BEGIN RAW DATA
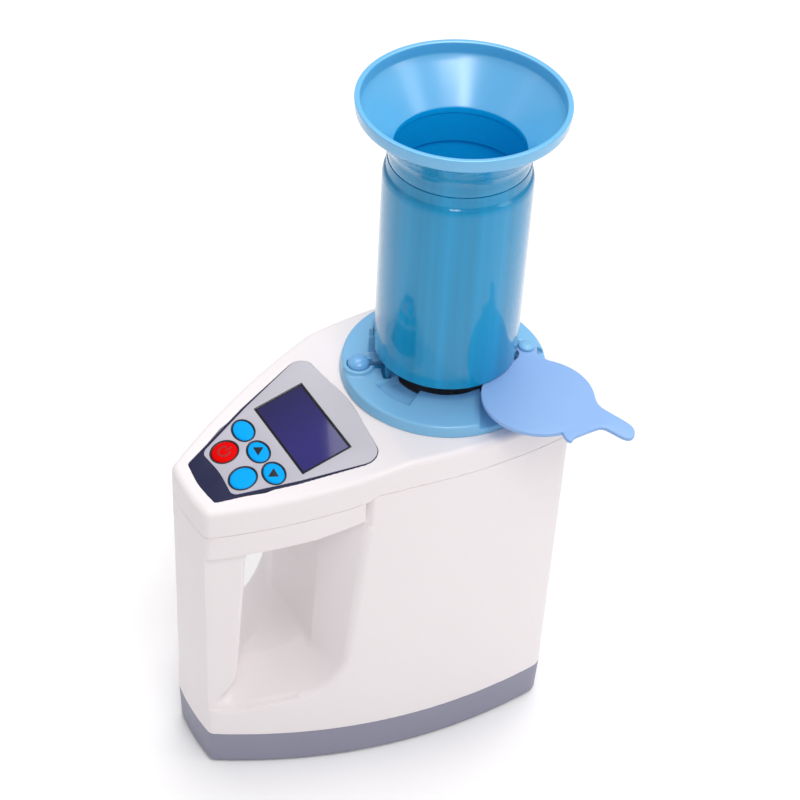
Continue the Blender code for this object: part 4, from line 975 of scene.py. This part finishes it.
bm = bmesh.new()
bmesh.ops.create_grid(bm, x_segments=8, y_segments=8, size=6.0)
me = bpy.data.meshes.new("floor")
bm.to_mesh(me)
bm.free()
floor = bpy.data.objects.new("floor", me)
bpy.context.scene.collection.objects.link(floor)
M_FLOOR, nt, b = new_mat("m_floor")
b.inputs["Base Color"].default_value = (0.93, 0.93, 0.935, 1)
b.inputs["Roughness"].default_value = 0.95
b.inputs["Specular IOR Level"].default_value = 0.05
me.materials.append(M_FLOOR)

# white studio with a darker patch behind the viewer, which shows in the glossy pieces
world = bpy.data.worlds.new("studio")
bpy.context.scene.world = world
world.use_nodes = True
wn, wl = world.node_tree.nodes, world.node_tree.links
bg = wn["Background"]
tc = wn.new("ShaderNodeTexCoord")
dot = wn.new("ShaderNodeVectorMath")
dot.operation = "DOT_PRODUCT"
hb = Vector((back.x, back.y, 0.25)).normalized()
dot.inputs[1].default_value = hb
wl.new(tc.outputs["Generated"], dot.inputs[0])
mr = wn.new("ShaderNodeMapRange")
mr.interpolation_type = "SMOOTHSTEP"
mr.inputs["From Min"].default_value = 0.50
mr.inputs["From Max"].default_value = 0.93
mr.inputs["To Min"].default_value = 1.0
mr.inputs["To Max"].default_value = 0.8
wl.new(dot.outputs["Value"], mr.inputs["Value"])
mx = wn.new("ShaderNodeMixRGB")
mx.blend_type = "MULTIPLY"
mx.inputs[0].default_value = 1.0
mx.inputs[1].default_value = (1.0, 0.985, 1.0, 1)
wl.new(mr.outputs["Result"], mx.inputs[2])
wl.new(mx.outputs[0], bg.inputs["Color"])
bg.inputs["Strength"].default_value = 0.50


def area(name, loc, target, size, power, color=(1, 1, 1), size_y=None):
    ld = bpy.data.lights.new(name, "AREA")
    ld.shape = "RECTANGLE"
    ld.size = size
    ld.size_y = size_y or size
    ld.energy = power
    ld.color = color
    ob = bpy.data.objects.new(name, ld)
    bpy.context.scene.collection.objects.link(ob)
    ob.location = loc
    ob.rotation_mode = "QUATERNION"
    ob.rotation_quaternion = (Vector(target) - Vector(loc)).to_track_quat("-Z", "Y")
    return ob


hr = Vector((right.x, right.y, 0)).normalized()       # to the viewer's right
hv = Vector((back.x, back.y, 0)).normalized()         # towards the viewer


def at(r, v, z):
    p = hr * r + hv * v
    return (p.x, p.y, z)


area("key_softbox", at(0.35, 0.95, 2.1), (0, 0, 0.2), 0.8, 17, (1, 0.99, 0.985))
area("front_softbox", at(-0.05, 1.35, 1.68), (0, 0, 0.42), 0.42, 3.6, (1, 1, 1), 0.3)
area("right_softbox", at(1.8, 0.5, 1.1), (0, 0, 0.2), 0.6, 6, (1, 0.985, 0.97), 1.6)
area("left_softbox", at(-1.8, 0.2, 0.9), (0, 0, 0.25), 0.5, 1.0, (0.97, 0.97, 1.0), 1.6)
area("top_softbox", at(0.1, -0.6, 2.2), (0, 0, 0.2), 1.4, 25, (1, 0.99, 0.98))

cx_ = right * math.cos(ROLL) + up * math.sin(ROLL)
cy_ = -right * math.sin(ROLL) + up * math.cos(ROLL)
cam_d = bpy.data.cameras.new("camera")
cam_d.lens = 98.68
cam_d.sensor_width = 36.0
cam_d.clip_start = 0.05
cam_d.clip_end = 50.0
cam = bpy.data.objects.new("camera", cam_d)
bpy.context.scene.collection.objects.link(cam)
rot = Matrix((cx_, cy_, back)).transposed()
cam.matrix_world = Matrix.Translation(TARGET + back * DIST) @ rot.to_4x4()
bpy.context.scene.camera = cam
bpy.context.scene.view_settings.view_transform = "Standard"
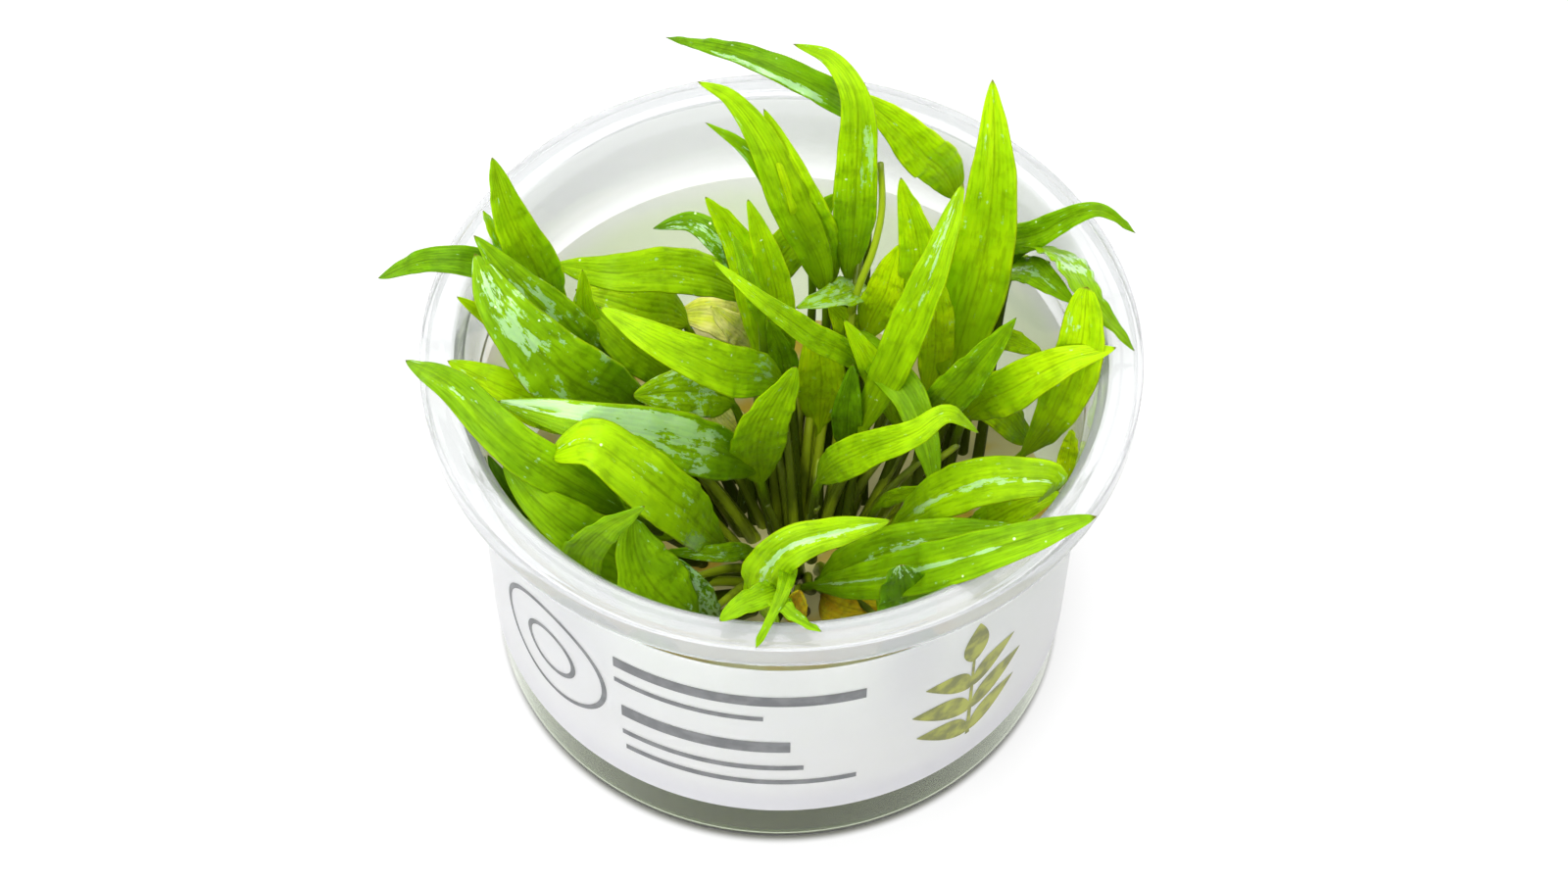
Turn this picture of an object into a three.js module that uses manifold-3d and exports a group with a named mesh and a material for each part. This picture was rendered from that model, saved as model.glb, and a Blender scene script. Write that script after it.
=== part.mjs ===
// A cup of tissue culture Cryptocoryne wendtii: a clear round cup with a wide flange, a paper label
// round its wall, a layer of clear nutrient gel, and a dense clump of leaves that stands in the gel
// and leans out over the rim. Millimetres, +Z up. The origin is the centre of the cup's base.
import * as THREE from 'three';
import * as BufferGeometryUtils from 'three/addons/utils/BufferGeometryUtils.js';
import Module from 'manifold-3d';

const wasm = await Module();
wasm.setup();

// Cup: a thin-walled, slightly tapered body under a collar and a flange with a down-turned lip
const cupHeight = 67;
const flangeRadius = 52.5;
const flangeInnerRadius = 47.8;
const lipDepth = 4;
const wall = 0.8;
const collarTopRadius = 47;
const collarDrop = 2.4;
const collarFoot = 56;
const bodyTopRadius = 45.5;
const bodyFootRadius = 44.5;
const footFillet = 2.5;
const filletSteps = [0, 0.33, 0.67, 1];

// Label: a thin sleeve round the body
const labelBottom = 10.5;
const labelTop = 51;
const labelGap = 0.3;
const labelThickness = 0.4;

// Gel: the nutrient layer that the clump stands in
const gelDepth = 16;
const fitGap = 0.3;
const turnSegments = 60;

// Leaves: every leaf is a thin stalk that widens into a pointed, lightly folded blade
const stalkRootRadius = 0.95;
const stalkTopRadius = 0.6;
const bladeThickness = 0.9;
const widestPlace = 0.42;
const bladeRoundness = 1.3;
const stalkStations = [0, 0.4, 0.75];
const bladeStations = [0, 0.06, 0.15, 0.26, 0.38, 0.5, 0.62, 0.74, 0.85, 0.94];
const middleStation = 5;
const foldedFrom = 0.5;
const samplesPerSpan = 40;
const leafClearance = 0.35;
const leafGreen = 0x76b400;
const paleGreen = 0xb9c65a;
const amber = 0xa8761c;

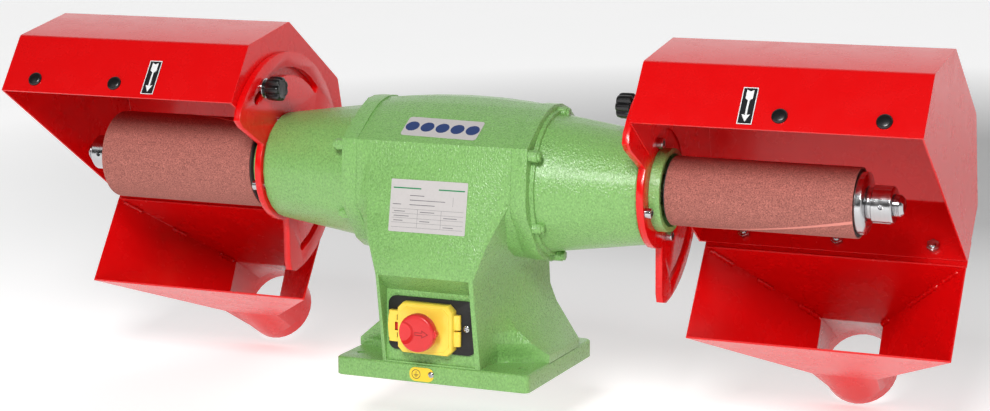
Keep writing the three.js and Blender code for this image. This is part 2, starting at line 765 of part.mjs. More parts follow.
END RAW DATA
* [WHAT IS BEING ASKED] Each line above must be printed exactly as it appears.

* [COMPLETE RESPONSE]
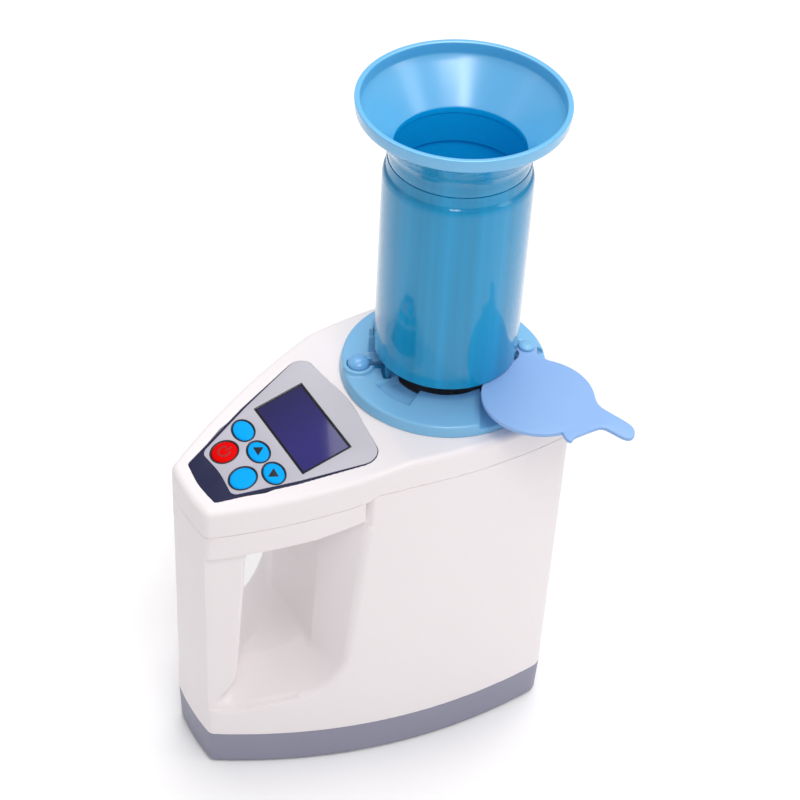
Continue the Blender code for this object: part 4, from line 975 of scene.py. This part finishes it.
bm = bmesh.new()
bmesh.ops.create_grid(bm, x_segments=8, y_segments=8, size=6.0)
me = bpy.data.meshes.new("floor")
bm.to_mesh(me)
bm.free()
floor = bpy.data.objects.new("floor", me)
bpy.context.scene.collection.objects.link(floor)
M_FLOOR, nt, b = new_mat("m_floor")
b.inputs["Base Color"].default_value = (0.93, 0.93, 0.935, 1)
b.inputs["Roughness"].default_value = 0.95
b.inputs["Specular IOR Level"].default_value = 0.05
me.materials.append(M_FLOOR)

# white studio with a darker patch behind the viewer, which shows in the glossy pieces
world = bpy.data.worlds.new("studio")
bpy.context.scene.world = world
world.use_nodes = True
wn, wl = world.node_tree.nodes, world.node_tree.links
bg = wn["Background"]
tc = wn.new("ShaderNodeTexCoord")
dot = wn.new("ShaderNodeVectorMath")
dot.operation = "DOT_PRODUCT"
hb = Vector((back.x, back.y, 0.25)).normalized()
dot.inputs[1].default_value = hb
wl.new(tc.outputs["Generated"], dot.inputs[0])
mr = wn.new("ShaderNodeMapRange")
mr.interpolation_type = "SMOOTHSTEP"
mr.inputs["From Min"].default_value = 0.50
mr.inputs["From Max"].default_value = 0.93
mr.inputs["To Min"].default_value = 1.0
mr.inputs["To Max"].default_value = 0.8
wl.new(dot.outputs["Value"], mr.inputs["Value"])
mx = wn.new("ShaderNodeMixRGB")
mx.blend_type = "MULTIPLY"
mx.inputs[0].default_value = 1.0
mx.inputs[1].default_value = (1.0, 0.985, 1.0, 1)
wl.new(mr.outputs["Result"], mx.inputs[2])
wl.new(mx.outputs[0], bg.inputs["Color"])
bg.inputs["Strength"].default_value = 0.50


def area(name, loc, target, size, power, color=(1, 1, 1), size_y=None):
    ld = bpy.data.lights.new(name, "AREA")
    ld.shape = "RECTANGLE"
    ld.size = size
    ld.size_y = size_y or size
    ld.energy = power
    ld.color = color
    ob = bpy.data.objects.new(name, ld)
    bpy.context.scene.collection.objects.link(ob)
    ob.location = loc
    ob.rotation_mode = "QUATERNION"
    ob.rotation_quaternion = (Vector(target) - Vector(loc)).to_track_quat("-Z", "Y")
    return ob


hr = Vector((right.x, right.y, 0)).normalized()       # to the viewer's right
hv = Vector((back.x, back.y, 0)).normalized()         # towards the viewer


def at(r, v, z):
    p = hr * r + hv * v
    return (p.x, p.y, z)


area("key_softbox", at(0.35, 0.95, 2.1), (0, 0, 0.2), 0.8, 17, (1, 0.99, 0.985))
area("front_softbox", at(-0.05, 1.35, 1.68), (0, 0, 0.42), 0.42, 3.6, (1, 1, 1), 0.3)
area("right_softbox", at(1.8, 0.5, 1.1), (0, 0, 0.2), 0.6, 6, (1, 0.985, 0.97), 1.6)
area("left_softbox", at(-1.8, 0.2, 0.9), (0, 0, 0.25), 0.5, 1.0, (0.97, 0.97, 1.0), 1.6)
area("top_softbox", at(0.1, -0.6, 2.2), (0, 0, 0.2), 1.4, 25, (1, 0.99, 0.98))

cx_ = right * math.cos(ROLL) + up * math.sin(ROLL)
cy_ = -right * math.sin(ROLL) + up * math.cos(ROLL)
cam_d = bpy.data.cameras.new("camera")
cam_d.lens = 98.68
cam_d.sensor_width = 36.0
cam_d.clip_start = 0.05
cam_d.clip_end = 50.0
cam = bpy.data.objects.new("camera", cam_d)
bpy.context.scene.collection.objects.link(cam)
rot = Matrix((cx_, cy_, back)).transposed()
cam.matrix_world = Matrix.Translation(TARGET + back * DIST) @ rot.to_4x4()
bpy.context.scene.camera = cam
bpy.context.scene.view_settings.view_transform = "Standard"
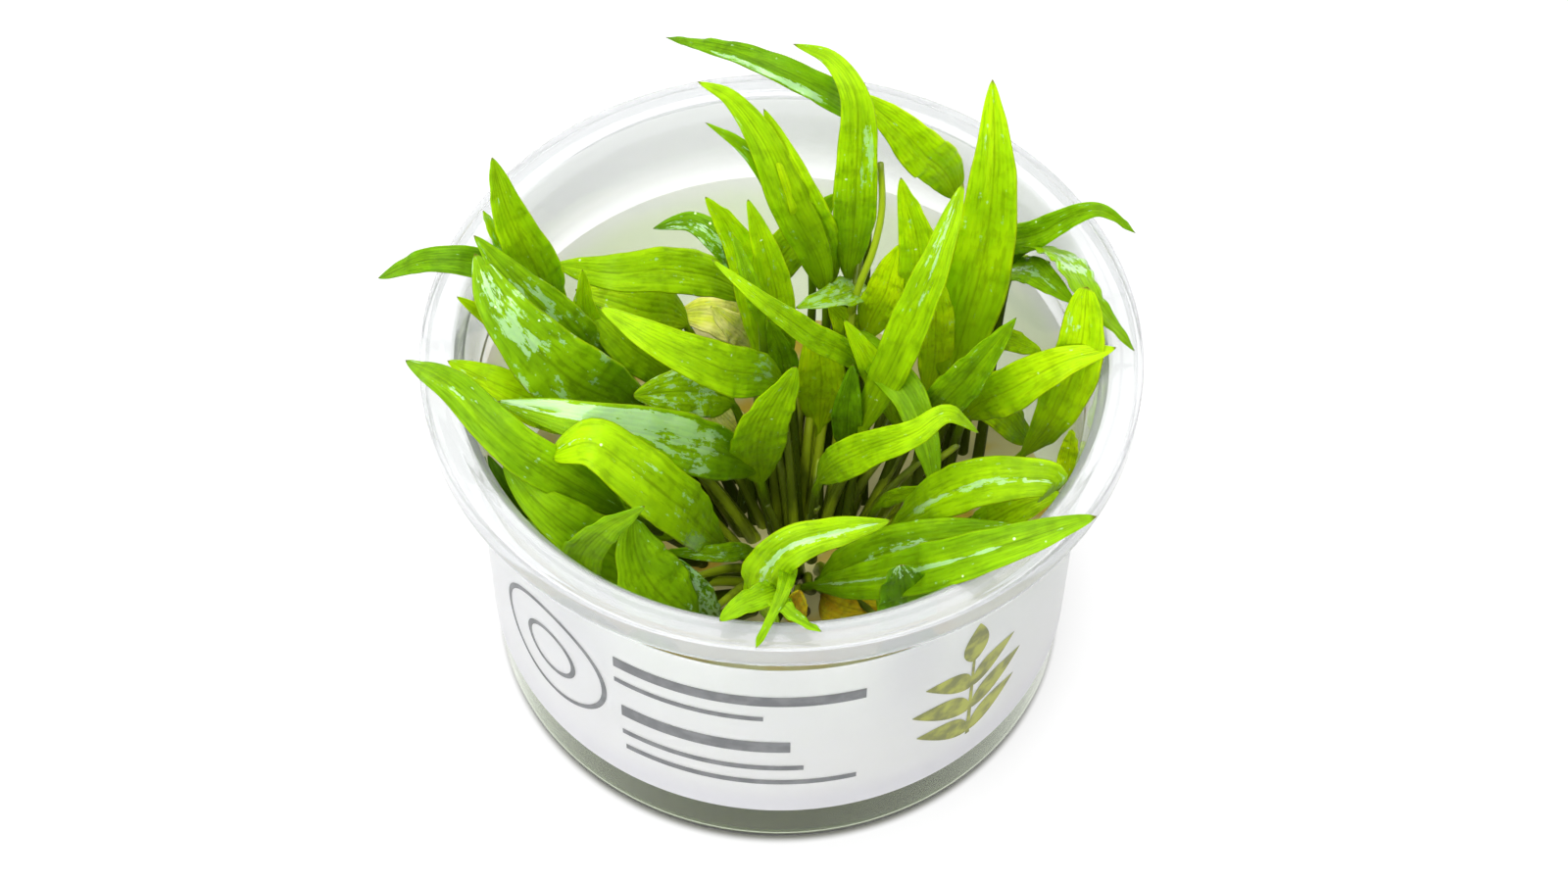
Turn this picture of an object into a three.js module that uses manifold-3d and exports a group with a named mesh and a material for each part. This picture was rendered from that model, saved as model.glb, and a Blender scene script. Write that script after it.
=== part.mjs ===
// A cup of tissue culture Cryptocoryne wendtii: a clear round cup with a wide flange, a paper label
// round its wall, a layer of clear nutrient gel, and a dense clump of leaves that stands in the gel
// and leans out over the rim. Millimetres, +Z up. The origin is the centre of the cup's base.
import * as THREE from 'three';
import * as BufferGeometryUtils from 'three/addons/utils/BufferGeometryUtils.js';
import Module from 'manifold-3d';

const wasm = await Module();
wasm.setup();

// Cup: a thin-walled, slightly tapered body under a collar and a flange with a down-turned lip
const cupHeight = 67;
const flangeRadius = 52.5;
const flangeInnerRadius = 47.8;
const lipDepth = 4;
const wall = 0.8;
const collarTopRadius = 47;
const collarDrop = 2.4;
const collarFoot = 56;
const bodyTopRadius = 45.5;
const bodyFootRadius = 44.5;
const footFillet = 2.5;
const filletSteps = [0, 0.33, 0.67, 1];

// Label: a thin sleeve round the body
const labelBottom = 10.5;
const labelTop = 51;
const labelGap = 0.3;
const labelThickness = 0.4;

// Gel: the nutrient layer that the clump stands in
const gelDepth = 16;
const fitGap = 0.3;
const turnSegments = 60;

// Leaves: every leaf is a thin stalk that widens into a pointed, lightly folded blade
const stalkRootRadius = 0.95;
const stalkTopRadius = 0.6;
const bladeThickness = 0.9;
const widestPlace = 0.42;
const bladeRoundness = 1.3;
const stalkStations = [0, 0.4, 0.75];
const bladeStations = [0, 0.06, 0.15, 0.26, 0.38, 0.5, 0.62, 0.74, 0.85, 0.94];
const middleStation = 5;
const foldedFrom = 0.5;
const samplesPerSpan = 40;
const leafClearance = 0.35;
const leafGreen = 0x76b400;
const paleGreen = 0xb9c65a;
const amber = 0xa8761c;

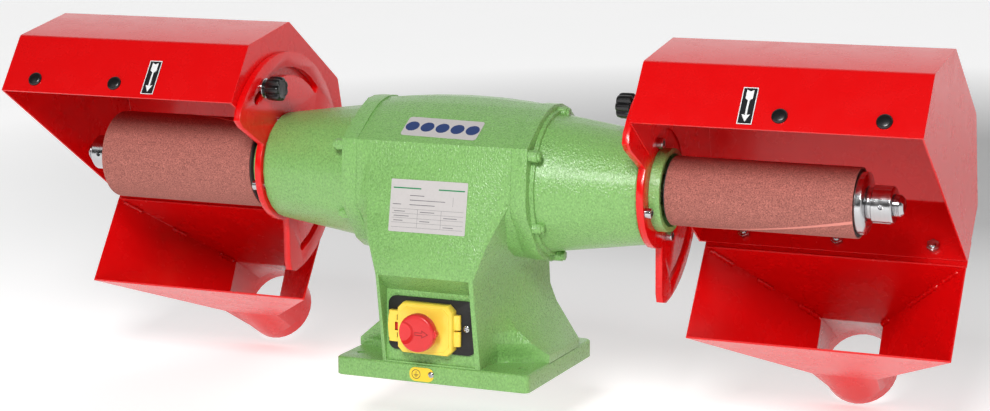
Keep writing the three.js and Blender code for this image. This is part 2, starting at line 765 of part.mjs. More parts follow.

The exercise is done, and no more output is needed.